One page. If your SOP is longer than one page, it’s either covering too many processes at once (split it) or including too much background context that belongs in a separate training document. The checklist itself — the actual steps — should be scannable in under two minutes. Longer SOPs don’t get read; they get ignored.

What’s the difference between an SOP and a checklist?

In practice, for a small business, not much — and the distinction doesn’t matter. A checklist is the steps; an SOP is the steps plus the context (trigger, owner, tools, expected outcome). The context is what makes the checklist useful to someone other than you. Build both into the same document using the template in this guide and you have everything you need.

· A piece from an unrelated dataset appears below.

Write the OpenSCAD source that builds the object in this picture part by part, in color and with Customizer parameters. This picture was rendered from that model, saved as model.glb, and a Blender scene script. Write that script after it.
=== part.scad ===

Should I write SOPs for tasks I do myself?

Yes — especially for tasks you do yourself. The immediate benefit isn’t delegation; it’s consistency and speed. An SOP means you don’t have to reconstruct your process from memory every time, you make fewer mistakes under pressure, and when you’re ready to hand something off, the documentation already exists. Many solopreneurs also find that writing the SOP reveals steps they can eliminate entirely.

What tool is best for storing small business SOPs?

Notion is the strongest free option for solopreneurs — it handles linked documents, embedded checklists, and searchable databases in one clean interface. If you’re already managing projects in ClickUp, store your SOPs there as task templates or Docs to keep everything in one place. The only wrong choice is a tool you won’t regularly open — pick whatever is already part of your daily workflow.

How do I get my team to actually follow SOPs?

Two things make the difference: accessibility and habit. If the SOP lives in a folder nobody opens, it won’t be used. Store SOPs where the work happens — inside ClickUp tasks, linked from relevant Notion pages, or pinned in the Slack channel where that work gets discussed. The second factor is enforcement through process: make starting a task mean opening the SOP first, not a separate action. When following the SOP is built into how the task begins, compliance stops being a culture issue and becomes a workflow default.